Imagination Inflation
A cognitive phenomenon where repeatedly imagining an event that never happened can lead to an increased belief that it actually did occur. (J-DAWG’S BIBLE CAMP STORY)
Intelligence
The ability to learn from experience, solve problems, and use knowledge to adapt to new situations.
General Intelligence
A broad mental capacity that underlies and influences performance across various cognitive abilities, essentially representing a person’s overall intellectual capacity.
Multiple Abilities (in reference to intelligence)

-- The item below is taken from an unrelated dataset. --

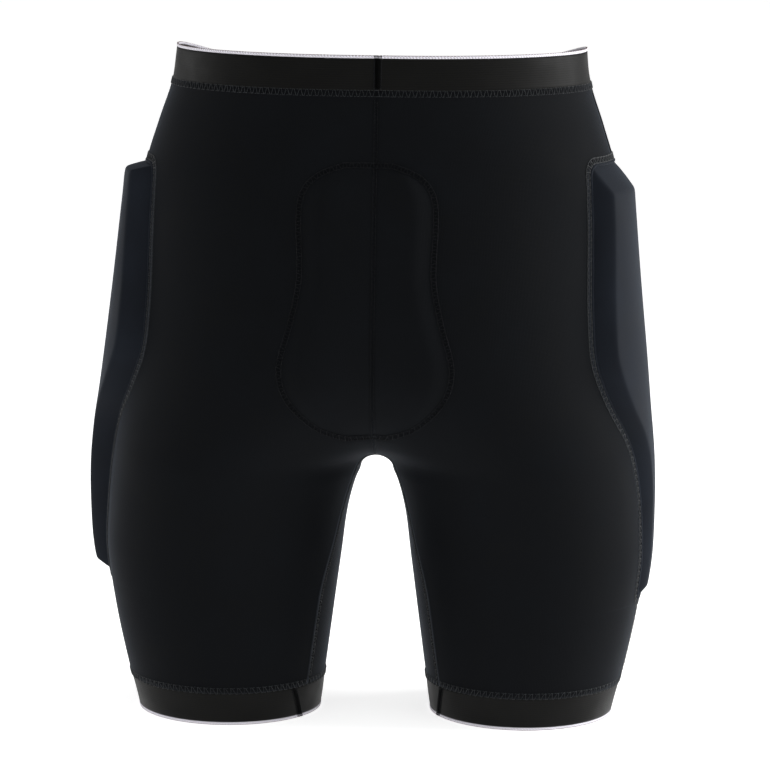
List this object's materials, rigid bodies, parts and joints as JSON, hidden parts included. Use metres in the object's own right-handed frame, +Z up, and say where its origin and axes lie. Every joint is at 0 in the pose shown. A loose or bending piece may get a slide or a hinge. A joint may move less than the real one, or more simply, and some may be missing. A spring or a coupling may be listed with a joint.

Suggests intelligence isn’t a single entity but rather a combination of various distinct abilities, meaning people can excel in different areas rather than just one “general” intelligence.
Intelligence Quotient
A standardized scale used to measure intellectual abilities.
Mental Age (MA)
The intellectual age level at which an individual performs, based on the average performance of individuals at a specific chronological age, essentially indicating how well someone performs on a cognitive level compared to others of the same age.
Chronological Age
The actual amount of time a person has been alive, measured in years from birth to the present. (HOW CHRONOLOGICALLY OLD YOU ARE)
Intelligence Tests
Series of tasks designed to measure the capacity to make abstractions, to learn, and to deal with novel situations.
Psychometrics
Measurement and quantification of mental attributes, like intelligence, personality traits, and attitudes, through the development and administration of psychological tests and assessments. (“MEASURING THE MIND”)
Standardized
The process of making the testing and scoring procedures uniform and objective.
Valid
How well a test measures what it has been designed to measure.
Predictive Validity
Focuses on how well an assessment tool can predict the outcome of some other separate, but related, measure. (EX. Using standardized tests like the SAT or ACT to predict a student’s future academic performance in college.)
Constructive Validity
How well a test or measurement accurately measures the theoretical concept it is designed to assess. (Construct validity is considered the overarching concern of test validity)
Reliability
The ability to consistently find similar results when a test is repeatedly administered in similar conditions
Test-Retest Reliability
The degree to which test results are consistent over time when the same participants take the same test at different times.
Split-Half Reliability
A measure of reliability in which a test is split into two parts and an individual’s scores on both halves are compared.
Stereotype Threat
When a person feels at risk of conforming to negative stereotypes about his or her group, often negatively affecting their performance. (OPPOSITE OF STEREOTYPE LIFT)
Stereotype Lift
The phenomenon where individuals from a group not negatively stereotyped perform better on a task when they are aware of a negative stereotype being applied to another group. (OPPOSITE OF STEREOTYPE THREAT)
Flynn Effect
The trend that there is an increase in intelligence testing scores over time.
Achievement Tests
Any measurement process or instrument whose purpose is to estimate an examinee’s degree of attainment of specified knowledge or skills. (DUOLINGO STARTING PLACEMENT QUIZ)
Aptitude Tests
Tests designed to predict future performance in an ability.
Fixed Mindset
The belief that a person’s abilities and intelligence are innate and cannot be significantly changed through effort.
Growth Mindset
The belief that a person’s intelligence and abilities can be developed and improved through effort, learning, and persistence, rather than being fixed traits.